Ist nicht der private Atombunker, den C.F. von Weizsäcker sich vor Jahren gebaut hat, fast schon der Beweis dafür, daß das Wort von der zivilen Nutzung der Atomkraft eine Rechtfertigungslegende der deutschen Atomphysiker nach dem Kriege war (der dann gelungene Versuch, von ihrer Beteiligung an der Entwicklung der Bombe in Deutschland abzulenken: vgl. die unterschiedlichen Versionen des Heisenberg-Besuchs bei Nils Bohr während des Krieges und die Folgen dieses Besuchs)? Aber hat dieser moralische Rechtfertigungslegende dann nicht auch ganz wesentlich zur Legitimation der „zivilen Nutzung“ der Atomkraft (deren Probleme doch eigentlich von Anfang an offen zutage lagen) beigetragen? Sind nicht unter dem Gesichtspunkt des Rechtfertigungszwangs die AKW’s mit Stammheim, Bad Kleinen (Hogefeld-Prozeß), Startbahn 18 West (und Startbahn-Prozeß) und schließlich mit der Entwicklung im Vatikan unter Johannes Paul II und Ratzinger vergleichbar?
War nicht schon die Weizsäckersche Formel der Sonnenenergie ein technischer Beitrag zur Entwicklung der Bombe?

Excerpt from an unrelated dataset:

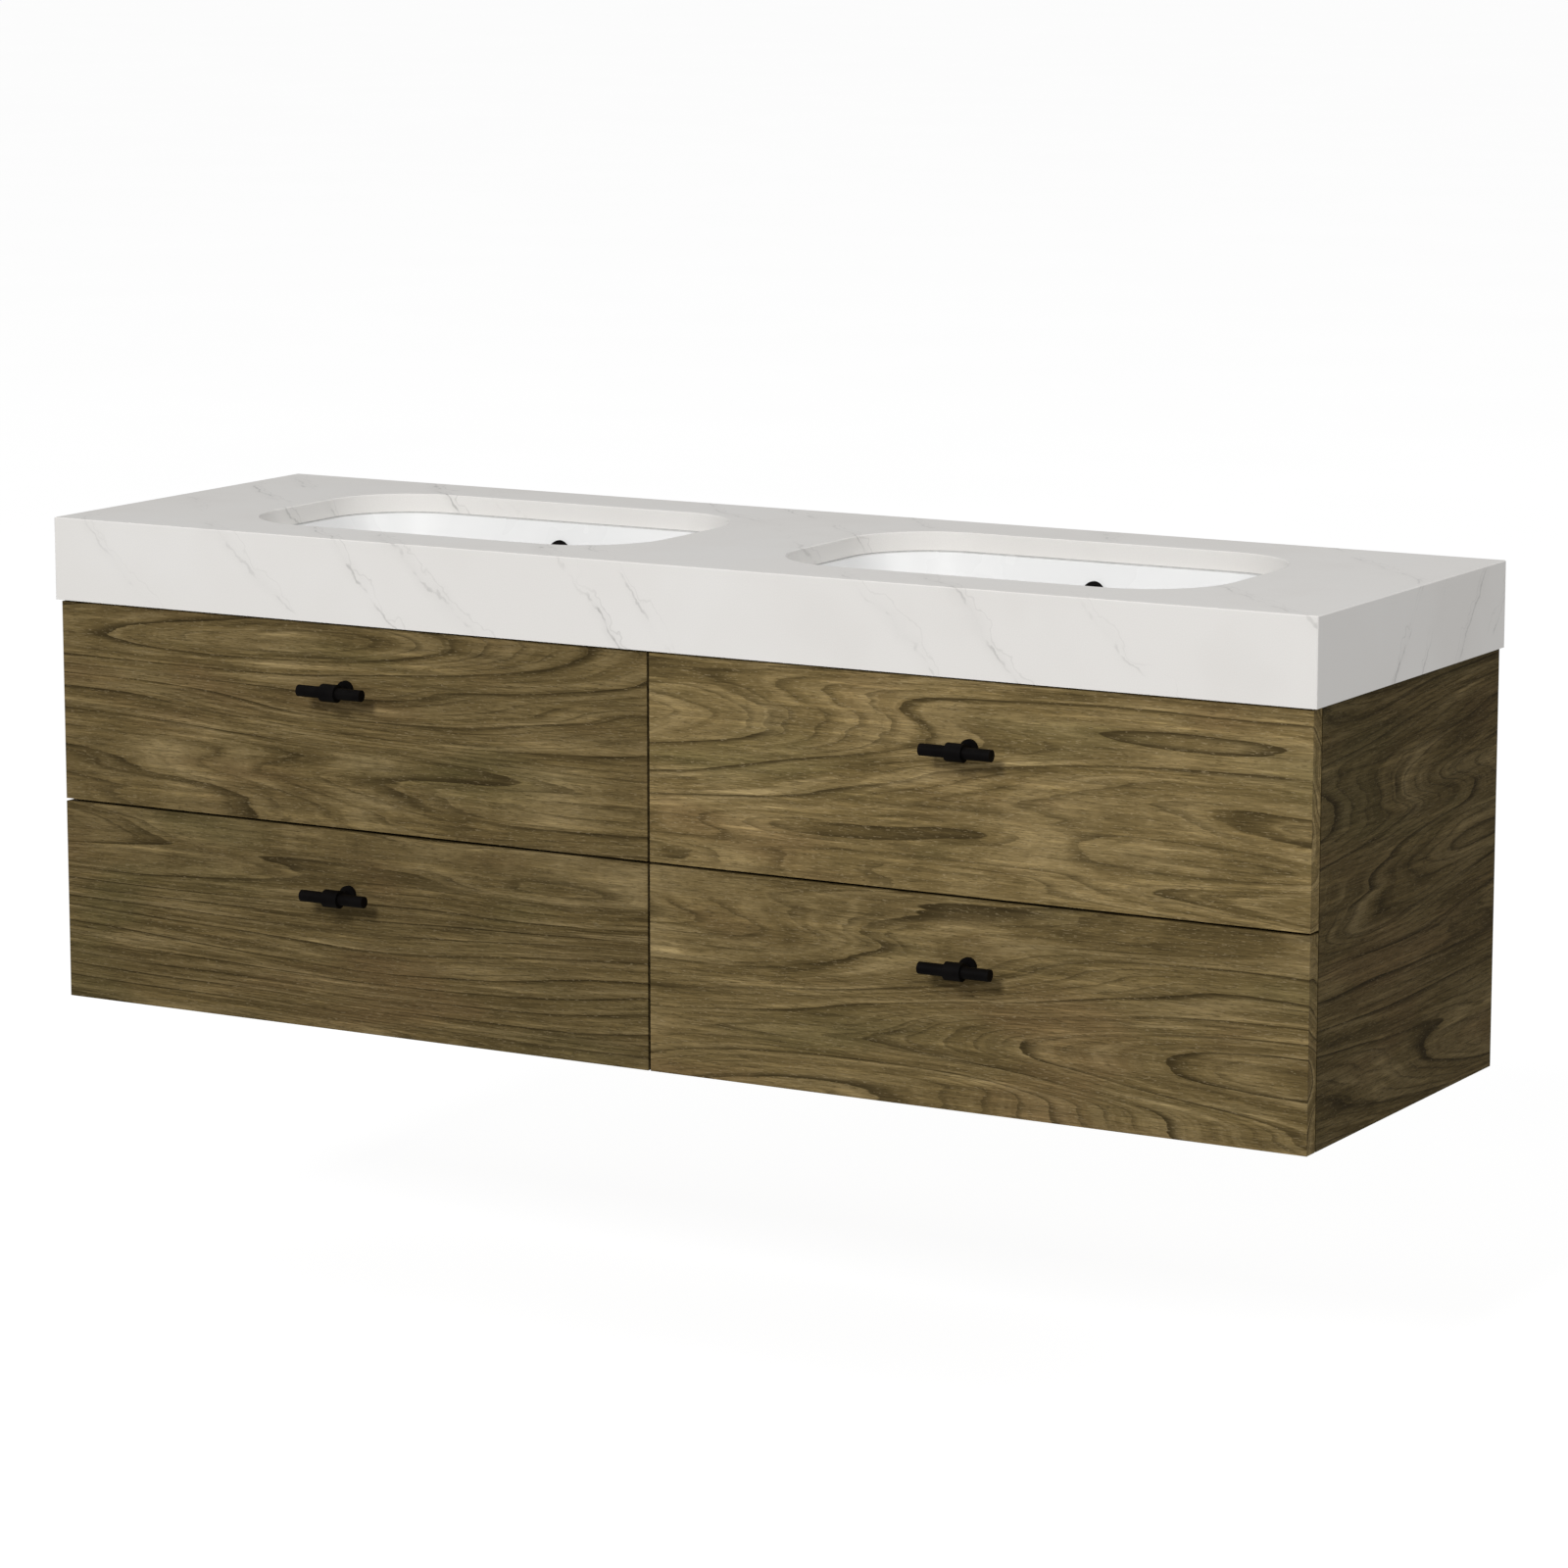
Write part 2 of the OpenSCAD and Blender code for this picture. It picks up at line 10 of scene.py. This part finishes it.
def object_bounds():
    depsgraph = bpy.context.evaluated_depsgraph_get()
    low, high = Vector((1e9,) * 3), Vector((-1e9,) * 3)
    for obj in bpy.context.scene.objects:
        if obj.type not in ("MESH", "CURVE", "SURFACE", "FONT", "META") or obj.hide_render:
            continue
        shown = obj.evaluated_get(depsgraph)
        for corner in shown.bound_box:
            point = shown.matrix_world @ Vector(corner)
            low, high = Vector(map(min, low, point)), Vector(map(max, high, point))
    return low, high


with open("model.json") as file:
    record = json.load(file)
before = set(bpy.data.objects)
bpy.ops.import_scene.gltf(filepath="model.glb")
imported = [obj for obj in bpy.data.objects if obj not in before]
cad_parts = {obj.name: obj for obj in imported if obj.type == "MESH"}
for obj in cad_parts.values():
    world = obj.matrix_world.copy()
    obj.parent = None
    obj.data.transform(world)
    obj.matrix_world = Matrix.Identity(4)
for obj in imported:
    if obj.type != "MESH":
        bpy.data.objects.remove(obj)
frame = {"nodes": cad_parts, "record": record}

Die Entwicklung der AKW’s (der „zivilen Nutzung“ der Kernenergie), die Ereignisse in Stammheim, an der Startbahn, in Bad Kleinen u.ä. sind Belege dafür, daß am Ende die Version als historische Wahrheit sich durchsetzt, die im Interesse der Herrschenden liegt. Und ist die „historische Wahrheit“, wenn man von ihrem Rechtfertigungszweck absieht, nicht fast schon gleichgültig: Werden diese Dinge nicht in jeder Version zu Belegen für die Wirksamkeit der geradezu irren und selbstzerstörerischen Logik des Rechtfertigungszwangs auf beiden Seiten und zu Instrumenten der Verhinderung einer Erinnerungsarbeit, die den freien Blick auf die Dinge überhaupt erst ermöglicht?